Strangely titled opener 'Conclusion of Existence' begins with quasi-electronic beats and an ambience not too far from Insomniac Doze-type territory, but as the song develops it's clear that Envy aren't still inhabiting the same soundscape. The intro steps up into a minute or so of more garage-y beats, which give way for a moment into familiar Envy melodic guitar - back into Insomniac Doze. But then the song fills up with crashing waves and, yes, strings. The whole thing - best listened to loud, for full effect - isn't as epic or as rambling as previous Envy post-rock efforts, and sounds a whole lot different. It's almost like Envy have gone slightly Portishead.

'A Winter Quest For Fantasy' treads more familiar ground, with a long melodic lead-in and then a soaring crescendo. But again, the sound is subtly adjusted - the percussion seems slightly more prominent, strings add initial colour and the transition from meditative quiet to ear-shattering loudness is aided by some more unusual electronic touches. Glissandos, even (not really.)

Finally, their third song, 'Life Caught In The Rain' at first seems even more traditional, a melodic rocker in the off-key screamo vein.

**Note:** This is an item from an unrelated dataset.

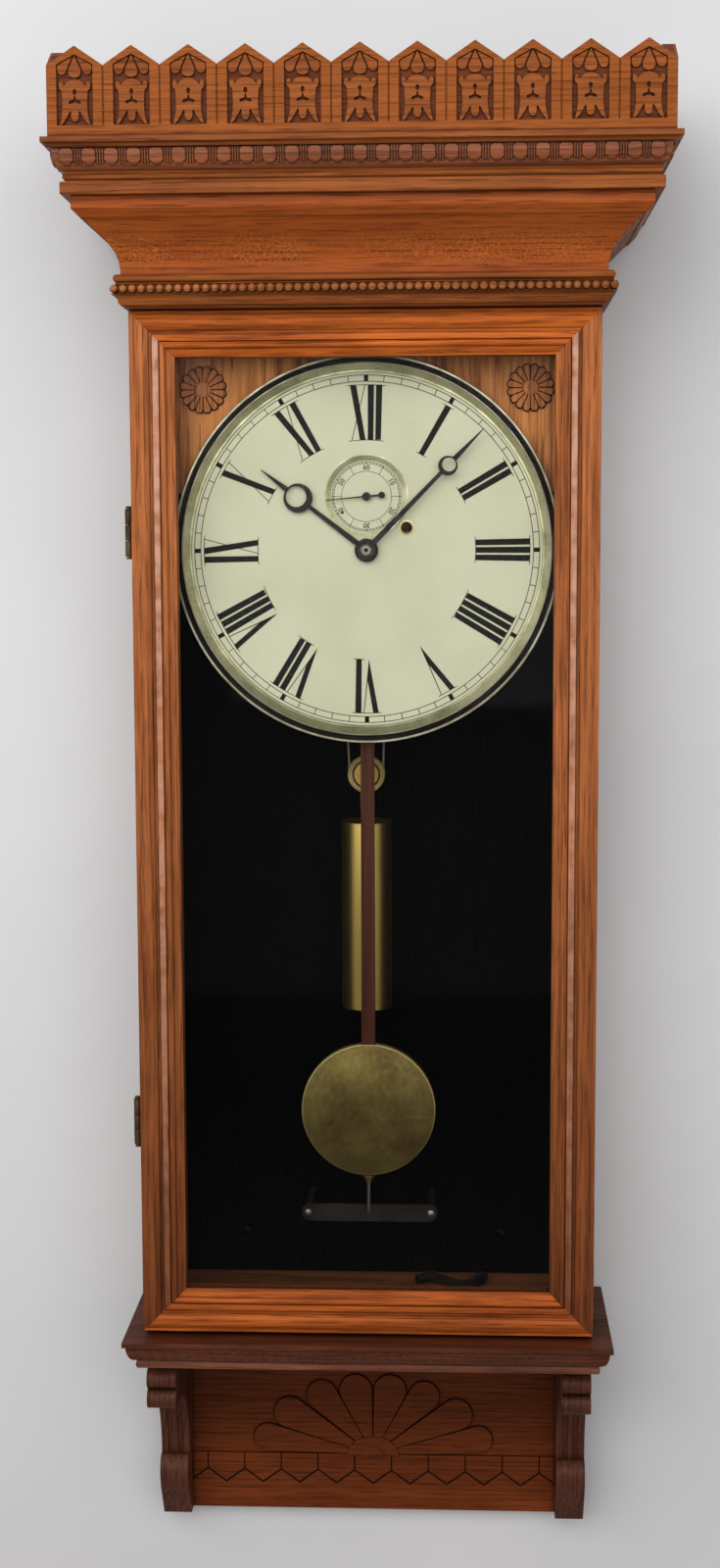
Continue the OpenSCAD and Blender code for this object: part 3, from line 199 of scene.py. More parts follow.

But soon there is something insistent and obvious about it - the combination of a heavy, stomping rhythm and melody line which is not only catchy, but that you could almost whistle it. If 'All that's left has gone to sleep', the second track from Abyssal, connected with the old-school Envy with its turn-on-a-dime transition from calm to shrieking chaos, 'Life Caught In The Rain' harks back to the early Envy tracks which pulled out a deeply melodic hook from noisy, grandiose hardcore.


After the variety of constructions that precede it, the initial offenings of Jesu's 'Hard to Reach' seem glaringly minimalist. Quickly, however, the opening beats are supplemented by the rich shoegazing texture, as combined with strong touches of post-rock instrumentation, which defines the group's sound. I would contend that Envy have adopted a lot of the qualities of modern shoegaze, particularly on Insomniace Doze, but nowhere near as obviously as Jesu. My main problem with Conqueror was that the shogaze side was too obvious, and the inclination to channel My Bloody Valentine just wasn't matched by any really interesting exhibitions of melody or heaviness (they were there, I just didn't find them interesting.) It became too boring, in other words.

"truth be told, it's nothing special"

Ah well, it's more than that

Of course, I was aware that Justin Broadrick had developed the Jesu sound gradually, taking it by steps away from the extremity of its metal predecessors. Sun Down/Sun Rise worked better for me, as a more experimental/conceptual stretching of the sound. Without trying to fashion an album out of ethereal heaviness - a problem My Bloody Valentine themselves had with Isn't Anything compared with Loveless - it became easier to enjoy. Earlier I simply described the Jesu side of this release as 'solid and interesting', and that's still about the way I feel.

'Hard to Reach' winds its way through various sonic realms, all of them in general quite interesting, but the ultimate pleasure remains in accordance with the title. 'The Stars That Hang Above' is a bit more open and upfront about its goods, fairly dripping with melody insofar as minimalist electro can do, before opening up into shoegazing heaviness. At the end of the day, when Jesu opens up - heavy, cyclical style - and sits between the sounds of shoegaze and post-rock, this is where I sit up and take notice.